DESIGN OF A HYBRID RENEWABLE ENERGY SYSTEM FOR A REMOTE AREA AND NET ZERO EMISSION USING BUILDING ENERGY USE ANALYSIS

Abstract

One of the significant challenges facing the world in this century is the difficulty in providing reliable and cost-effective electricity to every household. While grid extension is still the preferred mode of rural electrification, it may not be financially viable or practically feasible to extend the central electricity grid to geographically remote and sparsely populated rural areas. In these remote areas, the energy demand is currently met through traditional means such as diesel generators (DG)/ Kerosene burners and these are expensive to run and emit harmful pollutants, thereby damaging the fragile and sensitive environmental and ecological balance of these places. While renewable energy sources like solar, wind, and hydropower offer clean and sustainable options, their intermittent and variable outputs pose challenges.

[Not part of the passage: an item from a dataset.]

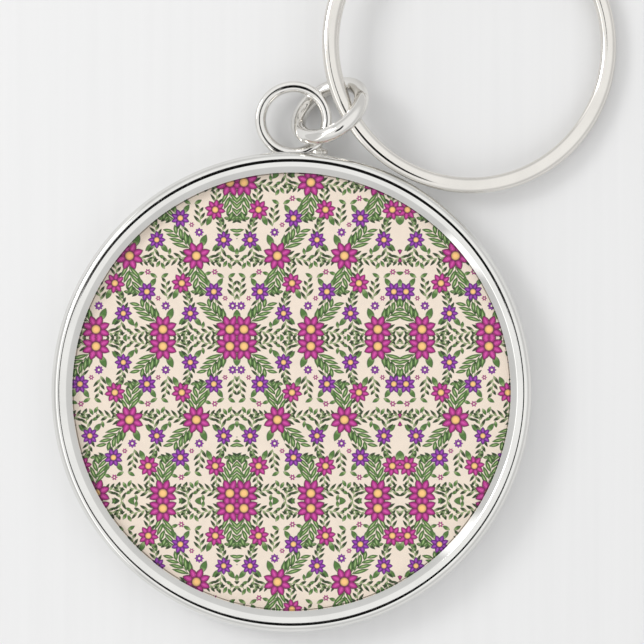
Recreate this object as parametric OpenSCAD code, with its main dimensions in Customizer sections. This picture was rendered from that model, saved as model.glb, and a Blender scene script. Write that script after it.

These limitations can be mitigated by integrating existing diesel generators with smart deployment of Battery Energy Storage Systems (BESS). This seminar work aims to achieve 'Net Zero Carbon Emission' for a remote location with a small population. The process involved two main parts: designing the Hybrid Energy System and analyzing Building Energy use. The Hybrid Energy System was divided into solar and wind modules, based on load forecasts and renewable resource estimations. The System Advisor Model (SAM) from the National Renewable Energy Laboratory (NREL) was used to apply solar and wind technologies, guiding design considerations, equipment selection, and system optimization. Another NREL tool, REopt, provided system resilience by calculating the necessary Battery Storage. The chosen equipment, all made in India, is readily available in local markets. Building Energy use analysis aimed to achieve the ‘Net Zero Emissions’ target for the community. Tools like SketchUp with OpenStudio Plugin, OpenStudio, and EnergyPlus were employed for geometric representation and energy use simulation of buildings. SAM’s solar water heater module was used to simulate the heating load fulfillment for the building.